In Latin America, more than half of women in the IT sector report doing most of the domestic work compared to men.
More than half of Latin American and Argentine women working in technology believe that the effects of COVID-19 have slowed their career progression, even though half believe that much-needed gender equality is more likely to be achieved through telecommuting structures. Although it was believed that confinement could be an accelerator toward gender equality in IT positions, persistent social biases have hampered this period of potential progress.
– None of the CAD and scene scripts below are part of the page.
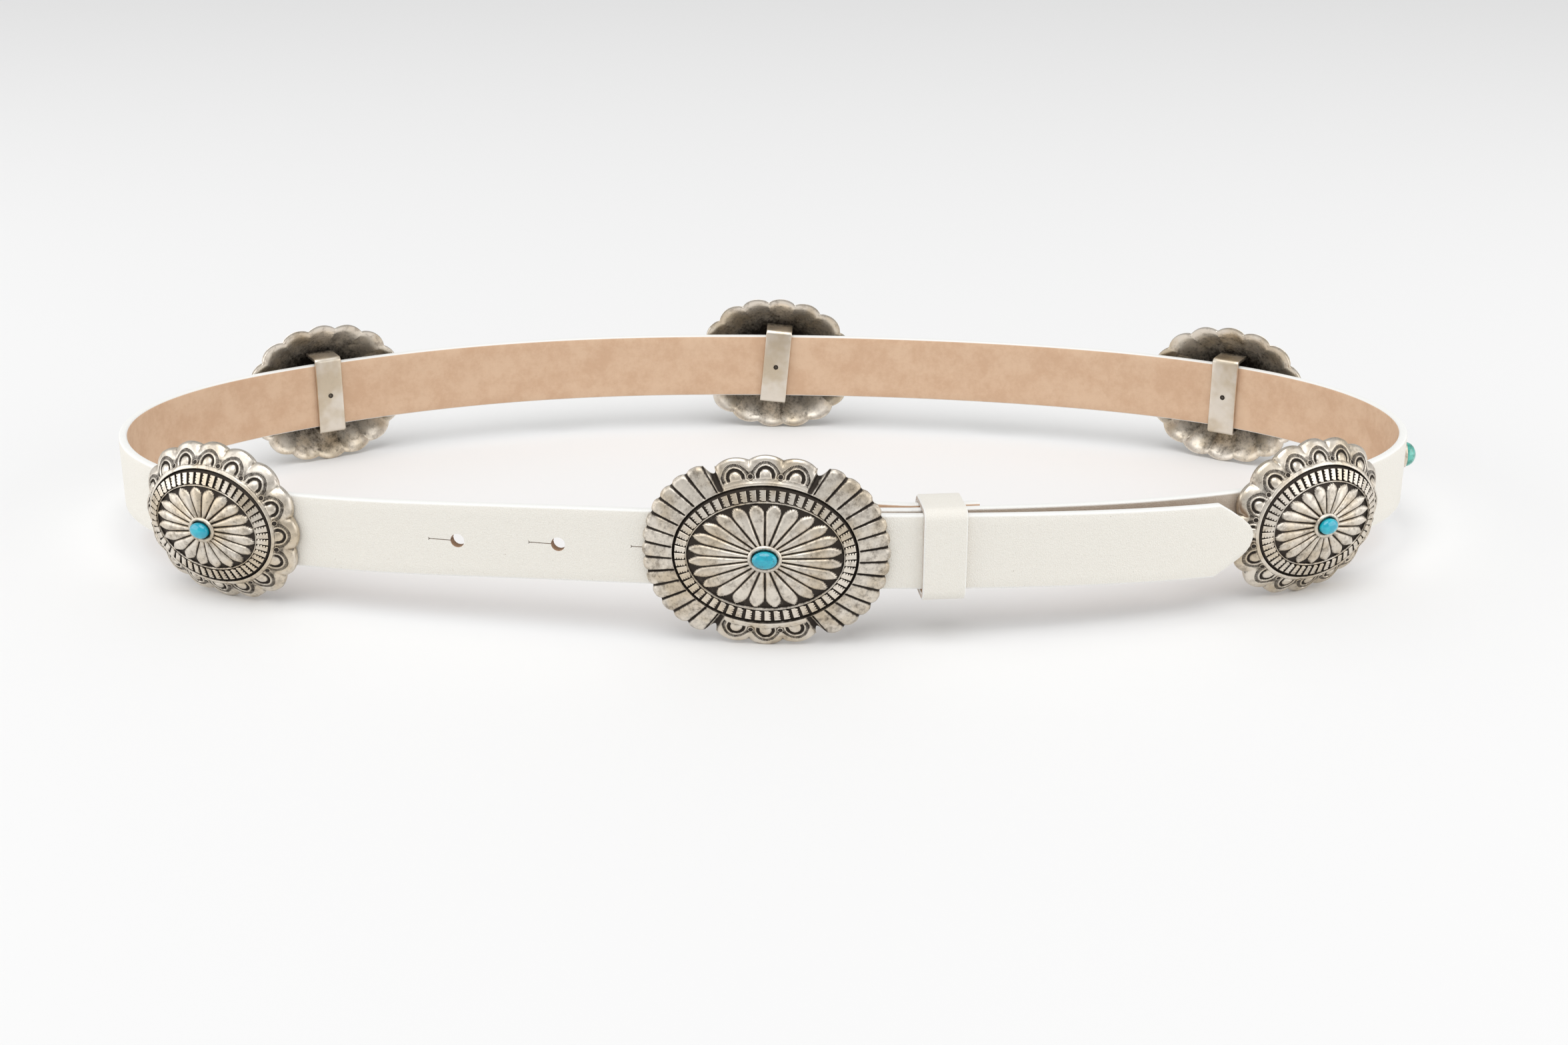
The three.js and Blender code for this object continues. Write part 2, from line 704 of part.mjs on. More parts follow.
function makeRivet() {
  const { frame, from, to } = rivetPlace();
  const sunk = RIVET_HEAD_THICK / 2;
  const shank = post(RIVET_THICK, from - sunk, to + sunk, 0, 0, SMALL_ROUND_SIDES);
  const outer = post(RIVET_HEAD, from - RIVET_HEAD_THICK, from, 0, 0);
  const inner = post(RIVET_HEAD, to, to + RIVET_HEAD_THICK, 0, 0);
  return groupAt(frame, meshOf('fold_rivet', shank.add(outer).add(inner), silver));
}

// A round-cornered rectangle with its top and bottom at the given heights, as a closed path.
function roundedBox(path, left, right, bottom, top, radius) {
  path.moveTo(left + radius, bottom);
  path.lineTo(right - radius, bottom);
  path.absarc(right - radius, bottom + radius, radius, -Math.PI / 2, 0, false);
  path.lineTo(right, top - radius);
  path.absarc(right - radius, top - radius, radius, 0, Math.PI / 2, false);
  path.lineTo(left + radius, top);
  path.absarc(left + radius, top - radius, radius, Math.PI / 2, Math.PI, false);
  path.lineTo(left, bottom + radius);
  path.absarc(left + radius, bottom + radius, radius, Math.PI, 1.5 * Math.PI, false);
  return path;
}

function makeKeeper() {
  const frame = frameOn(KEEPER_AT, false);
  const half = KEEPER_WIDTH / 2;
  const nearest = Math.max(...strapDepths(frame, KEEPER_AT, false, 1, 0, half)) + FIT_GAP;
  const deepest = foldInset(KEEPER_AT + half) + STRAP_THICK / 2 + localDepth(frame, KEEPER_AT + half);
  const top = STRAP_WIDTH / 2 + FIT_GAP;
  const bottom = -STRAP_WIDTH / 2 - KEEPER_SLACK;
  const inner = KEEPER_CORNER - KEEPER_THICK;
  const outline = roundedBox(
    new THREE.Shape(),
    -nearest - KEEPER_THICK,
    deepest + FIT_GAP + KEEPER_THICK,
    bottom - KEEPER_THICK,
    top + KEEPER_THICK,
    KEEPER_CORNER,
  );
  outline.holes.push(roundedBox(new THREE.Path(), -nearest, deepest + FIT_GAP, bottom, top, inner));
  const ring = new THREE.ExtrudeGeometry(outline, {
    depth: KEEPER_WIDTH,
    bevelEnabled: false,
    curveSegments: KEEPER_CORNER_SEGMENTS,
  });
  const turned = new THREE.Matrix4().makeBasis(
    new THREE.Vector3(0, 1, 0),
    new THREE.Vector3(0, 0, 1),
    new THREE.Vector3(1, 0, 0),
  );
  ring.applyMatrix4(turned).translate(-half, 0, 0);
  return groupAt(frame, meshOf('keeper', solidFrom(ring), leather));
}

// A cabochon stud: a shallow metal cup on the strap's outer face with a round stone in it.
function makeStud(name, along) {
  const frame = frameOn(along, along < GIRTH / 2);
  const seat = STRAP_THICK / 2 + FIT_GAP;
  const cup = post(STUD.base, -seat - STUD.baseThick, -seat, 0, 0);
  const bore = STUD.stone + 2 * FIT_GAP;
  const floor = seat + STUD.baseThick - STUD.cup;
  const hollow = post(bore, -floor - 2 * STUD.cup, -floor, 0, 0);
  const stone = cabochon(`${name}_stone`, STUD.stone, STUD.stone, STUD.cup, STUD.dome, greenTurquoise);
  stone.position.set(0, -floor - FIT_GAP, 0);
  return groupAt(frame, meshOf(name, cup.subtract(hollow), silver), stone);
}

// Conchos stand at equal distances from the first on the right round to the last on the left.
// Studs stand midway between them. One of each has slid a little to one side.
const CONCHOS = [
  { name: 'front_right', shift: 0 },
  { name: 'back_right', shift: 0 },
  { name: 'back_middle', shift: 0 },
  { name: 'back_left', shift: 0 },
  { name: 'front_left', shift: -LEFT_CONCHO_SLIP },
];
const STUDS = [
  { name: 'right', shift: 0 },
  { name: 'back_right', shift: 0 },
  { name: 'back_left', shift: 0 },
  { name: 'left', shift: -LEFT_STUD_SLIP },
];
const CONCHO_PITCH = (GIRTH - BUCKLE_TO_RIGHT - BUCKLE_TO_LEFT) / (CONCHOS.length - 1);

const belt = new THREE.Group();
belt.add(makeStrap(), makeKeeper(), makeRivet(), makeBuckle());
CONCHOS.forEach(({ name, shift }, i) => {
  belt.add(makeConcho(`concho_${name}`, BUCKLE_TO_RIGHT + i * CONCHO_PITCH + shift));
});
STUDS.forEach(({ name, shift }, i) => {
  belt.add(makeStud(`stud_${name}`, BUCKLE_TO_RIGHT + (i + 0.5) * CONCHO_PITCH + shift));
});

// The origin is under the middle of the whole belt.
const bounds = new THREE.Box3().setFromObject(belt, true);
const middle = bounds.getCenter(new THREE.Vector3());
belt.position.set(-middle.x, -middle.y, -bounds.min.z);

export default belt;
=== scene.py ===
# %% [markdown]
# ## The belt that comes in
# The model is a concho belt: a narrow white leather strap, buckled into a loop that stands on its
# edge, with cast silver ovals and turquoise stones on it. The engineering model arrives as a frame
# of plain solids. Each of them is dressed here with a piece that has the real surface, and every
# size that the two share is either read from the frame or repeated in millimetres.

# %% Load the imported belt
import math

import bmesh
import bpy
import numpy as np
from mathutils import Matrix, Vector


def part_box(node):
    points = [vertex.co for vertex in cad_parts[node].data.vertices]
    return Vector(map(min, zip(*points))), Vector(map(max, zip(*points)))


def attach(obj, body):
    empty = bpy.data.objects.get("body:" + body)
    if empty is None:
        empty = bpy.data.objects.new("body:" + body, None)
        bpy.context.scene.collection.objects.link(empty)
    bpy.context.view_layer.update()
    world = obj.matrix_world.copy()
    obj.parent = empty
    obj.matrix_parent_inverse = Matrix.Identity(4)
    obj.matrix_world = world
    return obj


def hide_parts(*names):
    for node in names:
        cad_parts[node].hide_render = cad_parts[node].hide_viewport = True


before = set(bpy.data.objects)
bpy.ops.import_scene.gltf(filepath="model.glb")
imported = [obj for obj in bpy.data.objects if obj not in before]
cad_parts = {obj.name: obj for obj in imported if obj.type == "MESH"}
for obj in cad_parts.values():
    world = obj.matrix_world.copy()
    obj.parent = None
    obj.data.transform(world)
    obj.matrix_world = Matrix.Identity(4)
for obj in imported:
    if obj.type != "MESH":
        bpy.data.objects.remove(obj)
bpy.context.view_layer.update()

MM = 0.001
print("nodes in the frame:", len(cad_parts))

# %% [markdown]
# ## The way that the strap goes
# A belt has no natural centre to draw from. What describes it is how sharply it bends at each
# place, so the loop is walked: at every small step the heading turns by the bend there. A drawn
# curve would need many more points and would still have flat spots. Places are distances along
# the strap from the middle of the buckle, to the right.

# %% Sizes of the strap
GIRTH = 1113.0
STRAP_WIDTH = 25.4
STRAP_THICK = 3.0
TIP_LENGTH = 13.0
TAIL_GAP = 7.9
FOLD_GAP = 1.5
MERGE_LENGTH = 189.0
FIT_GAP = 0.3
BUCKLE_TO_RIGHT = 192.0
BUCKLE_TO_LEFT = 185.0
TAIL_SHORT_OF_CONCHO = 29.6
TAIL_REACH = BUCKLE_TO_RIGHT - TAIL_SHORT_OF_CONCHO
ROUTE_STEPS = 1200

# Share of the girth, and how sharply it bends there, in turns of a circle of that girth.
BENDS = [
    (0, 0.6), (0.08, 0.3), (0.155, 0.65), (0.205, 2), (0.25, 3.2), (0.32, 1.1), (0.41, 0.38),
    (0.5, 0.28), (0.59, 0.62), (0.68, 0.64), (0.75, 3.35), (0.795, 2.4), (0.845, 0.8),
    (0.92, -0.06), (1, 0.6),
]
# Share of the way to the right concho, and the room under the tail as a share of the widest.
TAIL_GAPS = [(0, 0.22), (0.24, 0.23), (0.36, 0.42), (0.6, 0.66), (0.92, 1)]
# The tail's point: shares of its length and of the half width.
TIP = [(0, 1), (0.06, 0.965), (0.38, 0.76), (0.69, 0.53), (0.86, 0.38), (0.95, 0.24), (1, 0.08)]


def along_table(table, at):
    """The second column of a table, at a place in its first."""
    return np.interp(at, [row[0] for row in table], [row[1] for row in table])


def smooth(share):
    t = np.clip(share, 0, 1)
    return t * t * (3 - 2 * t)


# %% Walk round the loop
def walk_route():
    share = np.linspace(0, 1, ROUTE_STEPS + 1)
    bend = along_table(BENDS, share)
    turn = (bend[1:] + bend[:-1]) / 2
    turn *= 2 * math.pi / turn.sum()
    heading = np.concatenate([[0], np.cumsum(turn)])
    middle = (heading[1:] + heading[:-1]) / 2
    steps = np.stack([np.cos(middle), np.sin(middle)], 1) * GIRTH / ROUTE_STEPS
    line = np.vstack([[0, 0], np.cumsum(steps, 0)])
    return line - share[:, None] * line[-1], heading


ROUTE, HEADING = walk_route()


def beside_route(along, out):
    """Points beside the route, `out` millimetres outward from it."""
    steps = np.asarray(along, float) / GIRTH % 1 * ROUTE_STEPS
    ticks = np.arange(ROUTE_STEPS + 1)
    heading = np.interp(steps, ticks, HEADING)
    x = np.interp(steps, ticks, ROUTE[:, 0]) + out * np.sin(heading)
    y = np.interp(steps, ticks, ROUTE[:, 1]) - out * np.cos(heading)
    return np.stack([x, y], -1)


def under_tail(along):
    """How far inside the tail's line the strap lies where it runs under the tail."""
    apart = STRAP_THICK + TAIL_GAP * along_table(TAIL_GAPS, np.asarray(along) / BUCKLE_TO_RIGHT)
    return apart * (1 - smooth((np.asarray(along) - BUCKLE_TO_RIGHT) / MERGE_LENGTH))


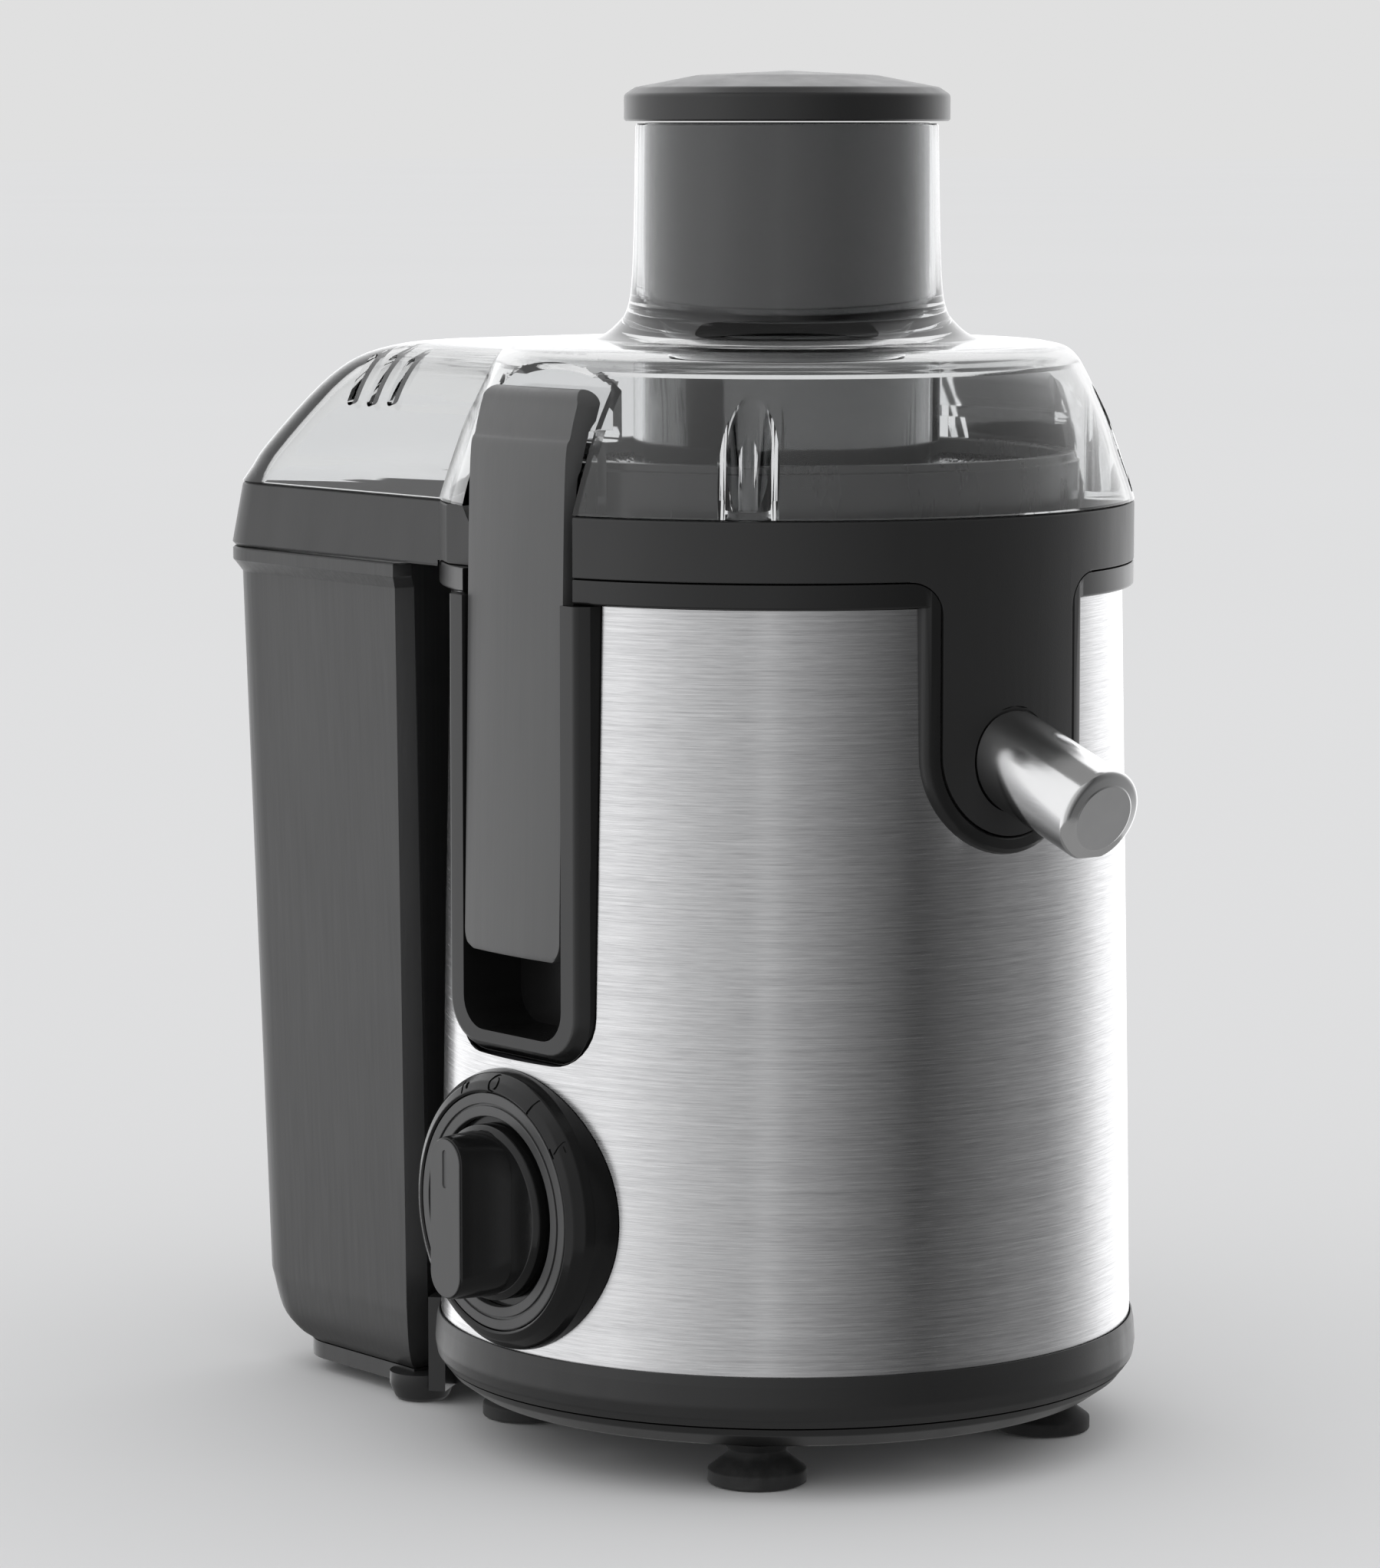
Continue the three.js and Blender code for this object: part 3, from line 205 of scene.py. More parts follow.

In general, it had been predicted that life in confinement would bring positive change to the industry in the fight for gender equality. By leveling the playing field from a social and family planning perspective, traditional stereotypes about availability and longevity would be eliminated when it came to women’s careers. The impact of COVID meant that companies were accelerated, or even forced, toward this new norm overnight and, to some extent, this prediction has produced positive steps in terms of the overall mindset of the industry.
Kaspersky’s latest report Women in Technology: Where Are We Now? Understanding the Evolution of Women in Technology, revealed that women in the industry in the region actually prefer to work at home rather than in the office. Respondents also said they work more efficiently when working from home, and several revealed that they have more autonomy when not working in an office.
However, the most concerning statistics in this report highlight how the potential of telecommuting for women in technology does not match the social progress in this “work from home” dynamic. This is how 50% of Argentinean, 46% Brazilian, 52% Chilean, 37% Colombian, 45% Mexican and 66% of Peruvian women have struggled since March 2020 to combine work and family life, a proportion that is more prominent in North America than in any other region of the world, although this is an ongoing global trend.
Digging deeper, the reasons for this disproportion become clearer. In Argentina, when women surveyed were asked about the day-to-day roles that are detracting from productivity or career advancement, 58% said they had done most of the domestic work at home compared to 31% of men; 60% had been in charge of the home school versus 31% of men; and 50% of women have had to adapt their work schedule more than their male partner’s to take care of the family. As a result, 58% of women believe that the effects of COVID-19 have actually slowed, rather than improved, their overall career development.
“Among women, the pandemic had different effects: some appreciated that not having to commute to work gave them greater flexibility in their schedules and saved time, while others confessed that they were on the verge of burnout. It is crucial for companies to ensure that their managers are aligned with corporate strategy to support employees in meeting their family responsibilities.”
“The other major trend that has accelerated in the wake of the pandemic is the coexistence of remote and hybrid employees (combining home office and office-based work) within the same organization. This presents a challenge for women working remotely, as they may have less access to senior management that operates from offices. This may decrease their chances of being considered for the type of assignments that lead to promotions. Employers need to be aware of these disadvantages and plan accordingly to minimize them,” comments Dr. Patricia Gestoso, Director of Customer Science Support at BIOVIA, a 2020 Women in Software Changemakers winner and a leading member of the professional women’s network, Ada’s List.
While these examples of social disparity are not unique to the technology industry, they do point to a barrier preventing women in the region from taking advantage of the shift to telecommuting that took place last year. As many as 49% of women in tech (compared to 37% of men) believe that an equal work environment would be best for their career development, and 43% think telecommuting is an optimal way to achieve that equality. The tech sector must now maintain its own encouraging drive in the hope that social stereotypes will enable this chain of events in the months and years to come.
Merici Vinton, co-founder and CEO at Ada’s List adds, “Companies need to point out, through both culture and politics, that they will give moms and dads the flexibility they need during COVID (and beyond). Companies need to understand that female representation does matter, and having women in leadership, majority female teams, and women participating in interviews show that there is room for women in their company. Finally, we see many successful companies partnering with women’s organizations that can challenge, push and also provide external inspiration to the company’s employees.”
“The IT industry is always at the forefront and is a benchmark for other sectors; therefore it is essential to promote a more balanced work environment in favor of women, which not only helps them to have more time for their families, but also offers them opportunities for promotion that translate into greater female representation in management positions, where they become role models for future generations,” says Andrea Fernandez, General Manager, SOLA Region, at Kaspersky.